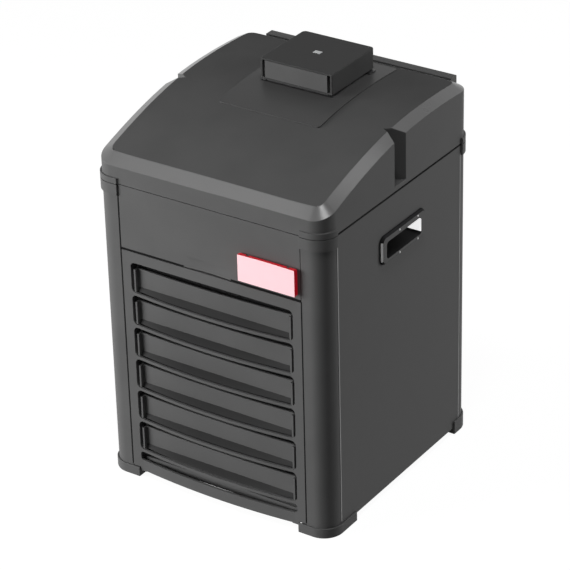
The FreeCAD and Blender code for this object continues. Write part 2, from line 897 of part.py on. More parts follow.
def make_rear_panel():
    """Flat rear wall with the wide opening that the warm air leaves through."""
    wall = wide_block(panel_edge, rear_y - sheet, rear_y, panel_bottom, panel_top)
    opening = wide_block(slot_half, rear_y - 2 * sheet, rear_y + sheet, slot_bottoms[-1],
                         panel_top - 3 * sheet)
    return whole(cut(wall, [opening] + rear_holes(rear_y - 2 * sheet, rear_y + sheet)))


def make_hood(z):
    """Sloping inner lip above one slot, which turns the air down as it leaves."""
    outside = cover_face - sheet / 2
    inside = outside - hood_depth
    outline = [Vector(-slot_half, outside, z), Vector(-slot_half, outside, z + hood_sheet),
               Vector(-slot_half, inside, z + hood_sheet + hood_rise),
               Vector(-slot_half, inside, z + hood_rise)]
    return prism(outline, RIGHT * 2 * slot_half)


def make_rear_cover():
    """Deep louvred cover that lets the warm air out behind the unit."""
    outer = wide_block(rear_cover_half_width, rear_y, cover_face, cover_bottom, cover_top)
    rim = [e for e in outer.Edges if e.BoundBox.YMin > cover_face - SLIVER
           and e.BoundBox.ZMax > cover_bottom + SLIVER]
    outer = outer.makeChamfer(rear_cover_corner / 2, rim)
    inner = wide_block(rear_cover_half_width - sheet, rear_y - sheet, cover_face - sheet,
                       cover_bottom + sheet, cover_top - sheet)
    inner_rim = [e for e in inner.Edges if e.BoundBox.YMin > cover_face - sheet - SLIVER
                 and e.BoundBox.ZMax > cover_bottom + sheet + SLIVER]
    inner = inner.makeChamfer(rear_cover_corner / 2, inner_rim)
    slots = [wide_block(slot_half, cover_face - 2 * sheet, cover_face + sheet, z, z + rear_slot_height)
             for z in slot_bottoms]
    cover = cut(outer.cut(inner), slots + rear_holes(cover_face - 2 * sheet, cover_face + sheet))
    return whole(fuse([cover] + [make_hood(z + rear_slot_height) for z in slot_bottoms]))


def make_screw(x, z):
    """A low tapered screw head seated on the rear cover."""
    return Part.makeCone(screw_radius, screw_radius - screw_height / 2, screw_height,
                         Vector(x, cover_face, z), BACK)


nodes["rear_panel"] = make_rear_panel()
nodes["rear_cover"] = make_rear_cover()
screw_heights = [cover_bottom + screw_end, (cover_bottom + cover_top) / 2, cover_top - screw_end]
nodes["rear_cover_screws"] = Part.makeCompound([
    make_screw(side * (rear_cover_half_width - screw_inset), z)
    for side in (-1, 1) for z in screw_heights])


# Appliance inlet and water ports
def make_mains_inlet():
    """Flush appliance inlet with three blades in its recess."""
    floor = cover_face - inlet_depth
    flange = inlet_block(cover_face, cover_face + inlet_flange, inlet_border)
    body = inlet_block(floor, cover_face + inlet_flange / 2, 0)
    recess = inlet_block(floor + 2 * inlet_wall, cover_face + 2 * inlet_flange, -inlet_wall)
    blades = []
    for dx, dz in ((-blade_space, -blade_drop), (0, blade_lift), (blade_space, -blade_drop)):
        x = inlet_x + dx
        z = inlet_height + dz
        blades.append(block(x - blade_sheet / 2, x + blade_sheet / 2, floor + inlet_wall,
                            cover_face - blade_inset, z - blade_tall / 2, z + blade_tall / 2))
    return whole(fuse([flange.fuse(body).cut(recess)] + blades))


pipe_end = rear_y - 3 * sheet


def make_fitting(z):
    """Bulkhead fitting: a flanged stub and the spigot that the elbow turns on."""
    start = Vector(port_x, pipe_end, z)
    face = Vector(port_x, cover_face, z)
    end = face + BACK * spigot_length
    stub = rod(stub_radius, start, face + BACK * port_flange)
    flange = rod(port_flange_radius, face, face + BACK * port_flange)
    spigot = rod(spigot_radius, face, end)
    return whole(fuse([stub, flange, spigot]).cut(rod(port_bore, start - BACK, end + BACK)))


def mitred(radius, first, corner, last):
    """Two round rods at a right angle, met in a mitre at their corner."""
    past_first = rod(radius, first, corner + (corner - first).normalize() * radius)
    past_last = rod(radius, last, corner + (corner - last).normalize() * radius)
    return fuse([rod(radius, first, corner), rod(radius, last, corner), past_first.common(past_last)])


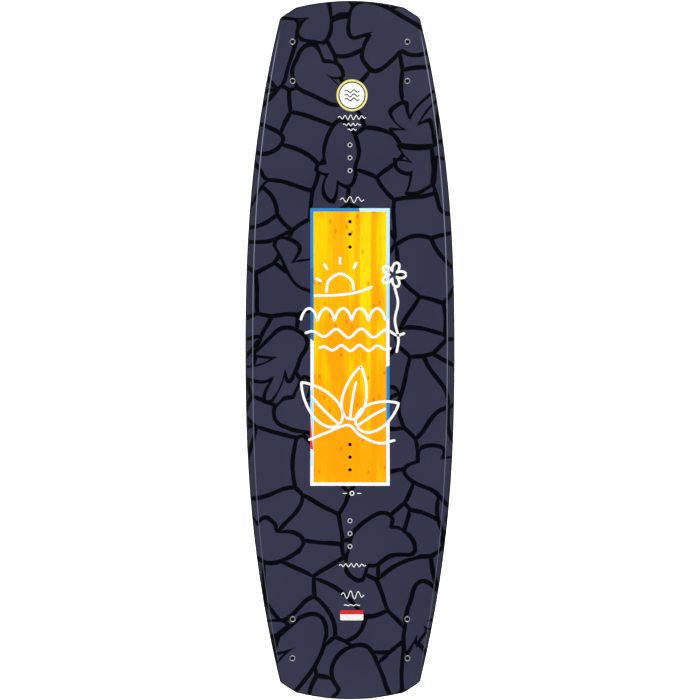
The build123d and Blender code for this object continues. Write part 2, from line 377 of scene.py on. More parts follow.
def cut_out_group():
    """One layer of cut-out shapes, one to a cell: a point's depth, and the shape's chance and shade.

    A shape is an oval with a few finger-like lobes on one side. Its radius at an angle a is
    size * (1 + 0.2 cos(2a + p) - notch * side(a) * (0.5 - 0.5 cos(n a + q))^sharpness). The depth is the
    distance in metres from that edge, or from a line set in from the cell's own edge by a gap, whichever is
    nearer. A shape is left out where its chance is over the share to keep.
    """
    tree = new_group("cut_out_layer", ["Pitch", "Size", "Notch", "Sharpness", "Keep", "Gap"],
                     {"Depth": "NodeSocketFloat", "Random": "NodeSocketVector", "Shade": "NodeSocketFloat"})
    given = put(tree, "NodeGroupInput").outputs
    scale = put(tree, MATH, 1.0, given["Pitch"], operation="DIVIDE")
    cell = put(tree, VORONOI, voronoi_dimensions="2D", named={"Vector": given["Place"], "Scale": scale})
    border = put(tree, VORONOI, voronoi_dimensions="2D", feature="DISTANCE_TO_EDGE",
                 named={"Vector": given["Place"], "Scale": scale})
    from_middle = put(tree, VECTOR_MATH, given["Place"], cell.outputs["Position"], operation="SUBTRACT")
    local = put(tree, SEPARATE, from_middle).outputs
    angle = put(tree, MATH, local[1], local[0], operation="ARCTAN2")
    reach = put(tree, VECTOR_MATH, from_middle, operation="LENGTH").outputs["Value"]
    random = cell.outputs["Color"]
    chance = put(tree, SEPARATE, random).outputs
    # Lobes: between three and six notches, cut mostly into one side
    between = put(tree, MATH, chance[0], 3.99, 3.0, operation="MULTIPLY_ADD")
    count = put(tree, MATH, between, operation="FLOOR")
    lobe_phase = put(tree, MATH, chance[1], TURN, operation="MULTIPLY")
    lobe_angle = put(tree, MATH, count, angle, lobe_phase, operation="MULTIPLY_ADD")
    swing = put(tree, MATH, lobe_angle, operation="COSINE")
    lobe = put(tree, MATH, swing, -0.5, 0.5, operation="MULTIPLY_ADD")
    kept_lobe = put(tree, MATH, lobe, 0.0, operation="MAXIMUM")
    notch = put(tree, MATH, kept_lobe, given["Sharpness"], operation="POWER")
    facing = put(tree, MATH, chance[2], TURN, angle, operation="MULTIPLY_ADD")
    towards = put(tree, MATH, facing, operation="COSINE")
    side = put(tree, MAP_RANGE, towards, -0.25, 0.7, 0.08, 1.0, interpolation_type="SMOOTHSTEP")
    one_sided = put(tree, MATH, notch, side, operation="MULTIPLY")
    cut = put(tree, MATH, one_sided, given["Notch"], operation="MULTIPLY")
    # The oval that they are cut into
    both_chances = put(tree, MATH, chance[0], chance[1], operation="ADD")
    oval_phase = put(tree, MATH, both_chances, TURN / 2, operation="MULTIPLY")
    oval_angle = put(tree, MATH, angle, 2.0, oval_phase, operation="MULTIPLY_ADD")
    oval_swing = put(tree, MATH, oval_angle, operation="COSINE")
    oval = put(tree, MATH, oval_swing, 0.2, 1.0, operation="MULTIPLY_ADD")
    share = put(tree, MATH, oval, cut, operation="SUBTRACT")
    radius = put(tree, MATH, share, given["Size"], operation="MULTIPLY")
    # How deep a point is in the shape and in its cell
    inside = put(tree, MATH, radius, reach, operation="SUBTRACT")
    from_border = put(tree, MATH, border, given["Pitch"], operation="MULTIPLY")
    inside_cell = put(tree, MATH, from_border, given["Gap"], operation="SUBTRACT")
    depth = put(tree, MATH, inside, inside_cell, 4 * MM, operation="SMOOTH_MIN")
    missing = put(tree, MATH, chance[1], given["Keep"], operation="GREATER_THAN")
    depth = put(tree, MATH, depth, missing, operation="SUBTRACT")
    lean = put(tree, VECTOR_MATH, random, (0.5, 0.5, 0.5), operation="SUBTRACT")
    along = put(tree, VECTOR_MATH, lean, from_middle, operation="DOT_PRODUCT").outputs["Value"]
    share_along = put(tree, MATH, along, given["Pitch"], operation="DIVIDE")
    shade = put(tree, MATH, share_along, 2.2, 0.5, operation="MULTIPLY_ADD", use_clamp=True)
    put(tree, "NodeGroupOutput", depth, random, shade)
    return tree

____

__Exercise instructions__. In the material above, locate the line containing "The build123d and" and the line containing "chance and shade.". Transcribe exactly those two lines and every line between them, and nothing more.

__Final answer__.
The build123d and Blender code for this object continues. Write part 2, from line 377 of scene.py on. More parts follow.
def cut_out_group():
    """One layer of cut-out shapes, one to a cell: a point's depth, and the shape's chance and shade.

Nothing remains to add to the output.